## Written request:
Quote each line exactly, from the line that contains "obj.matrix_world = Matrix.Identity(4)" down to the last line of the listing, and no other lines.

## Raw data:
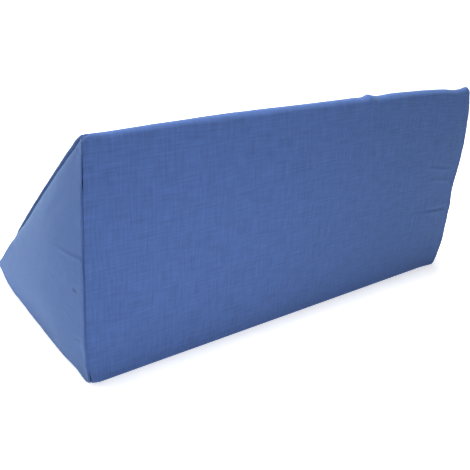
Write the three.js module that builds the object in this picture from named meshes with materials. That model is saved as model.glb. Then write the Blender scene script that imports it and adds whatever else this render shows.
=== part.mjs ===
// A triangle positioning pillow: a foam wedge in a sewn cotton cover, standing on its base.
// Units are millimetres. +X runs along the pillow from its near end to its far end, +Y from the
// upright front face back to the thin edge, and +Z is up. The origin is under the middle of the pillow.
// The cover is one cloth wrapped round the three long faces, with a triangular panel sewn in at each
// end. The wrap with its filling is one solid, and each end panel is a thin domed sheet set into its end.
import * as THREE from 'three';
import { mergeVertices } from 'three/addons/utils/BufferGeometryUtils.js';

// Driving dimensions of the filled cover
const LENGTH = 492; // from seam to seam, at the drawn-in corners
const FRONT_HEIGHT = 249; // the front face, up to where its plane meets the slope's
const BASE_DEPTH = 258; // the base, back to where its plane meets the slope's

// The long edges
const RIDGE_RADIUS = { middle: 7.5, end: 6 };
const TOE_RADIUS = 5; // the front lower edge
const TIP_RADIUS = 4; // the thin back edge
const TIP_LIFT = 10; // how high the underside of the thin edge sits above the floor
const TIP_UNDERCUT = 58; // how far short of the plane corner the underside leaves the floor
const TIP_TURN = -0.36 * Math.PI; // where the tip's round gives way to the underside

// How far two of the faces swell out past their planes, in the middle of the pillow and at its ends. The
// higher the power, the more of the pillow's length is as full as its middle.
const FRONT_CROWN = { middle: 3, end: 1 };
const SLOPE_CROWN = { middle: 7, end: 0.5 };
const FULLNESS_POWER = 4;

// The two ends. Each swells out past its drawn-in corners: frontBow gives that at shares of the front
// face's height, and the slope and the base have an even bow, stated at its middle. ridgeSag is how much
// lower the ridge is there than in the middle of the pillow. Ears are the nubs of cloth that stand out
// where three seams meet.
const ENDS = {
  near: {
    ridgeSag: 5,
    slopeBow: 4,
    baseBow: 0.5,
    ears: { ridge: 3.5, tip: 6, toe: 0 },
    frontBow: [
      { height: 0, out: 0 },
      { height: 0.08, out: 3.6 },
      { height: 0.2, out: 5.2 },
      { height: 0.5, out: 5 },
      { height: 0.75, out: 3.8 },
      { height: 0.92, out: 2.4 },
      { height: 1, out: 0 },
    ],
  },
  far: {
    ridgeSag: 9,
    slopeBow: 6,
    baseBow: 3,
    ears: { ridge: 5, tip: 5, toe: 3 },
    frontBow: [
      { height: 0, out: 0 },
      { height: 0.06, out: 6.5 },
      { height: 0.16, out: 10.5 },
      { height: 0.3, out: 9 },
      { height: 0.42, out: 6.2 },
      { height: 0.56, out: 9.5 },
      { height: 0.68, out: 11 },
      { height: 0.8, out: 9 },
      { height: 0.92, out: 5.5 },
      { height: 1, out: 0 },
    ],
  },
};
const BOW_REACH = 120; // how far along the wrap the swelling of an end is felt
const NEAR_FACE = 1; // a place this close to a face swells as that face does
const EAR_WIDTH = 7; // how far along the wrap an ear fades out

// The end panels and the seams that hold them
const PANEL_THICKNESS = 2;
const PANEL_DOME = 6; // at the middle of the panel
const SEAM_DEPTH = 2; // how far the cloth dips into the seam
const SEAM_RUN = 3.5; // how far along the wrap the dip reaches
const PANEL_RUN = 2.5; // how far across the panel it reaches
const PANEL_RISE = 1.5; // how far the panel stands up beside the seam
const CLEARANCE = 0.4; // between a panel and the filled wrap behind it

// The pinched pleat across the ridge, and the dip beside it
const PLEAT = { along: 75, height: 4.5, width: 7, dipAlong: 92, dip: 1.5, dipWidth: 10, reach: 26 };

// Steps round the section, along the wrap and across an end
const STEPS = { front: 18, ridge: 6, slope: 18, tip: 4, underside: 6, base: 12, toe: 3 };
const WRAP_STEPS = 26;
const PLEAT_STEPS = [-8, 0, 8]; // places of extra rings beside the pleat's crest
const SEAM_STEPS = 3;
const END_SHARES = [0, 0.3, 0.58, 0.78, 0.9]; // rings across an end, as shares of the section's size

// The section at one place along the pillow: samples of its outline, in order from the toe up the front
// face, over the ridge, down the slope, round the tip and forwards under the base. A place is [across, up].
function sectionOutline(height, frontCrown, slopeCrown, ridgeRadius) {
  const slope = Math.hypot(height, BASE_DEPTH);
  const down = new THREE.Vector2(BASE_DEPTH, -height).divideScalar(slope);
  const out = new THREE.Vector2(height, BASE_DEPTH).divideScalar(slope);
  const forwards = new THREE.Vector2(-1, 0);
  const ridge = new THREE.Vector2(0, height);

  const ridgeTangent = ridgeRadius / Math.tan(Math.atan2(BASE_DEPTH, height) / 2);
  const frontHigh = new THREE.Vector2(0, height - ridgeTangent);
  const slopeTop = ridge.clone().addScaledVector(down, ridgeTangent);

  const tipCentreUp = TIP_LIFT + TIP_RADIUS;
  const slopeRun = (height - tipCentreUp - TIP_RADIUS * out.y) / -down.y;
  const slopeEnd = ridge.clone().addScaledVector(down, slopeRun);
  const tipCentre = slopeEnd.clone().addScaledVector(out, -TIP_RADIUS);
  const tipEnd = new THREE.Vector2(Math.cos(TIP_TURN), Math.sin(TIP_TURN))
    .multiplyScalar(TIP_RADIUS)
    .add(tipCentre);
  const undersideTurn = new THREE.Vector2(tipEnd.x + tipEnd.y * Math.tan(TIP_TURN), 0);

  const frontLow = new THREE.Vector2(0, TOE_RADIUS);
  const baseBack = new THREE.Vector2(BASE_DEPTH - TIP_UNDERCUT, 0);
  const baseFront = new THREE.Vector2(TOE_RADIUS, 0);
  const crowned = (from, to, bulge, direction) =>
    new THREE.QuadraticBezierCurve(
      from, from.clone().lerp(to, 0.5).addScaledVector(direction, 2 * bulge), to);
  const arc = (centre, radius, from, to) =>
    new THREE.EllipseCurve(centre.x, centre.y, radius, radius, from, to, true);

  const sides = {
    front: crowned(frontLow, frontHigh, frontCrown, forwards),
    ridge: arc(new THREE.Vector2(ridgeRadius, frontHigh.y), ridgeRadius, Math.PI, out.angle()),
    slope: crowned(slopeTop, slopeEnd, slopeCrown, out),
    tip: arc(tipCentre, TIP_RADIUS, out.angle(), TIP_TURN),
    underside: new THREE.QuadraticBezierCurve(tipEnd, undersideTurn, baseBack),
    base: new THREE.LineCurve(baseBack, baseFront),
    toe: arc(new THREE.Vector2(TOE_RADIUS, TOE_RADIUS), TOE_RADIUS, -Math.PI / 2, -Math.PI),
  };
  return Object.entries(sides).flatMap(([side, curve]) =>
    Array.from({ length: STEPS[side] }, (_, step) => {
      const share = step / STEPS[side];
      return { side, share, place: curve.getPoint(share) };
    }));
}

const middleOutline = sectionOutline(
  FRONT_HEIGHT, FRONT_CROWN.middle, SLOPE_CROWN.middle, RIDGE_RADIUS.middle);
for (const end of Object.values(ENDS)) {
  end.outline = sectionOutline(
    FRONT_HEIGHT - end.ridgeSag, FRONT_CROWN.end, SLOPE_CROWN.end, RIDGE_RADIUS.end);
}
const ridgeTop = middleOutline[STEPS.front + STEPS.ridge / 2].place;

// The circle that touches all three faces. The rings across an end shrink towards its centre.
const insetRadius = (FRONT_HEIGHT + BASE_DEPTH - Math.hypot(FRONT_HEIGHT, BASE_DEPTH)) / 2;
const sectionCentre = new THREE.Vector2(insetRadius, insetRadius);
const rimShare = 1 - SEAM_DEPTH / insetRadius;

const bell = (distance, width) => Math.exp(-((distance / width) ** 2));
const evenBow = (share) => 4 * share * (1 - share);

// How far a place in the section lies from each of the three faces' planes.
function distances({ x: across, y: up }) {
  const toSlope = ((1 - across / BASE_DEPTH) * FRONT_HEIGHT - up)
    * (BASE_DEPTH / Math.hypot(FRONT_HEIGHT, BASE_DEPTH));
  return { front: across, slope: toSlope, base: up };
}

// The value of a table at a height, from the rows on both sides of it.
function fromTable(table, height) {
  const next = Math.max(1, table.findIndex((row) => row.height >= height));
  const [low, high] = [table[next - 1], table[next]];
  return THREE.MathUtils.mapLinear(height, low.height, high.height, low.out, high.out);
}

// How far an end swells out at a place in the section: the bows of the three faces' ends, each felt more
// the nearer its face is.
function bowAt(end, place) {
  const shareAcross = THREE.MathUtils.clamp(place.x / BASE_DEPTH, 0, 1);
  const bows = {
    front: fromTable(end.frontBow, THREE.MathUtils.clamp(place.y / FRONT_HEIGHT, 0, 1)),
    slope: end.slopeBow * evenBow(shareAcross),
    base: end.baseBow * evenBow(shareAcross),
  };
  let felt = 0;
  let total = 0;
  for (const [face, distance] of Object.entries(distances(place))) {
    const weight = 1 / Math.max(distance, NEAR_FACE) ** 2;
    felt += weight * bows[face];
    total += weight;
  }
  return felt / total;
}

// How far a panel's middle stands out past its rim, as a skin does that is held along three sides.
function panelDome(place) {
  const { front, slope, base } = distances(place);
  return PANEL_DOME * Math.max(0, (front * slope * base) / insetRadius ** 3);
}

// The surface at one sample of the outline, at a share of the section's size and a place along the
// pillow, with the swelling of the ends, the ears and the pleat worked in.
function surfacePlace(index, share, along) {
  const end = along < 0 ? ENDS.near : ENDS.far;
  const sample = end.outline[index];
  const toSeam = LENGTH / 2 - Math.abs(along);
  const fullness = Math.max(0, 1 - (2 * Math.abs(along) / LENGTH) ** FULLNESS_POWER);
  const place = sample.place.clone().lerp(middleOutline[index].place, fullness);
  const outwards = place.clone().sub(sectionCentre).normalize();

  const ear = (end.ears[sample.side] ?? 0) * evenBow(sample.share) * bell(toSeam, EAR_WIDTH);
  const pleat = bell(place.distanceTo(ridgeTop), PLEAT.reach)
    * (PLEAT.height * bell(along - PLEAT.along, PLEAT.width)
      - PLEAT.dip * bell(along - PLEAT.dipAlong, PLEAT.dipWidth));
  const rim = THREE.MathUtils.smoothstep(share, END_SHARES.at(-1), 1);
  place.addScaledVector(outwards, (ear + pleat) * rim);
  place.sub(sectionCentre).multiplyScalar(share).add(sectionCentre);

  const swelling = bowAt(end, place) * THREE.MathUtils.smoothstep(BOW_REACH - toSeam, 0, BOW_REACH)
    + (share < rimShare ? panelDome(place) : 0);
  return new THREE.Vector3(along + Math.sign(along) * swelling, place.x, Math.max(0, place.y));
}

// One end's rings from its middle out to the rim, each as [share of the section, place along].
function endRings(offset) {
  const shoulder = rimShare - PANEL_RUN / insetRadius;
  return [...END_SHARES, shoulder, (shoulder + rimShare) / 2, rimShare].map((share) => {
    const turn = Math.max(0, (share - shoulder) / (rimShare - shoulder));
    return new THREE.Vector2(share, LENGTH / 2 + offset + PANEL_RISE * Math.sqrt(1 - turn ** 2));
  });
}

// The rounding of the wrap out of its seam, from the rim of the end to the full section.
function seamRings() {
  const end = LENGTH / 2 - PANEL_THICKNESS - CLEARANCE;
  return Array.from({ length: SEAM_STEPS }, (_, step) => {
    const turn = ((step + 1) / SEAM_STEPS) * (Math.PI / 2);
    const share = 1 - (SEAM_DEPTH * (1 - Math.sin(turn))) / insetRadius;
    return new THREE.Vector2(share, end - SEAM_RUN * (1 - Math.cos(turn)));
  });
}

// A closed solid from a profile of such rings: a lathe turning, with each ring pushed to the outline.
function loft(profile) {
  const turned = new THREE.LatheGeometry(profile, middleOutline.length);
  const position = turned.getAttribute('position');
  for (let index = 0; index < position.count; index++) {
    const ring = profile[index % profile.length];
    const sample = Math.floor(index / profile.length) % middleOutline.length;
    position.setXYZ(index, ...surfacePlace(sample, ring.x, ring.y));
  }
  turned.deleteAttribute('normal');
  turned.deleteAttribute('uv');
  const solid = mergeVertices(turned);
  solid.computeVertexNormals();
  return solid;
}

const towardsNearEnd = ({ x, y }) => new THREE.Vector2(x, -y);

function filledWrap() {
  const farEnd = [...endRings(-PANEL_THICKNESS - CLEARANCE), ...seamRings()];
  const nearEnd = farEnd.map(towardsNearEnd).reverse();
  const reach = farEnd.at(-1).y;
  const even = Array.from({ length: WRAP_STEPS - 1 }, (_, step) =>
    THREE.MathUtils.lerp(-reach, reach, (step + 1) / WRAP_STEPS));
  const along = [...even, ...PLEAT_STEPS.map((step) => PLEAT.along + step)]
    .sort((a, b) => b - a)
    .map((place) => new THREE.Vector2(1, place));
  return loft([...farEnd, ...along, ...nearEnd]);
}

function endPanel(isFar) {
  const farProfile = [...endRings(0), ...endRings(-PANEL_THICKNESS).reverse()];
  return loft(isFar ? farProfile : farProfile.map(towardsNearEnd).reverse());
}

const coverCloth = { color: 0x4a6cb0, roughness: 0.9, metalness: 0 };

function part(name, geometry) {
  const mesh = new THREE.Mesh(geometry, new THREE.MeshStandardMaterial(coverCloth));
  mesh.name = name;
  return mesh;
}

const pillow = new THREE.Group();
pillow.add(part('filled_wrap', filledWrap()));
pillow.add(part('end_panel_near', endPanel(false)));
pillow.add(part('end_panel_far', endPanel(true)));

const box = new THREE.Box3().setFromObject(pillow);
pillow.position.set(-(box.min.x + box.max.x) / 2, -(box.min.y + box.max.y) / 2, -box.min.z);

const wedge = new THREE.Group();
wedge.add(pillow);
export default wedge;
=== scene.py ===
"""A triangle positioning pillow: a foam wedge in a sewn poly-cotton cover, standing on its base.

The cover is one cloth wrapped round the three long faces, with a triangular panel sewn in at each end.
The wrap starts from a copy of its solid, and each panel from the rim of its solid. Their edges are rolled
into the seams, a cloth simulation fills them out, and then the creases and puckers are pressed in.
"""
import math

import bmesh
import bpy
import numpy as np
from mathutils import Matrix, Vector, noise


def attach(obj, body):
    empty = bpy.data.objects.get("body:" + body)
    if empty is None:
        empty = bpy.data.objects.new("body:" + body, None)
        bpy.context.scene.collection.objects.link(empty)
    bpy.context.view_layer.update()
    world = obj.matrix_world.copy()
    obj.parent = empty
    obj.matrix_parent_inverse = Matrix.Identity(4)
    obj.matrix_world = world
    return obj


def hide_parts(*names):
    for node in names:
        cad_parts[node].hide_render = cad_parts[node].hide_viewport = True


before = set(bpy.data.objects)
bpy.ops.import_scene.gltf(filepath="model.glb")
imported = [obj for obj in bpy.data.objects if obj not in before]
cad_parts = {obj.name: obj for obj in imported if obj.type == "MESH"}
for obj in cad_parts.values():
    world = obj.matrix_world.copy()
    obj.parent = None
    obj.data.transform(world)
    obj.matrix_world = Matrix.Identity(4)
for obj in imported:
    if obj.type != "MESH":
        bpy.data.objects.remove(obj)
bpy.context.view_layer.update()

MM = 0.001
NEAR, FAR = -1, 1  # the two ends, as directions along X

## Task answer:
    obj.matrix_world = Matrix.Identity(4)
for obj in imported:
    if obj.type != "MESH":
        bpy.data.objects.remove(obj)
bpy.context.view_layer.update()

MM = 0.001
NEAR, FAR = -1, 1  # the two ends, as directions along X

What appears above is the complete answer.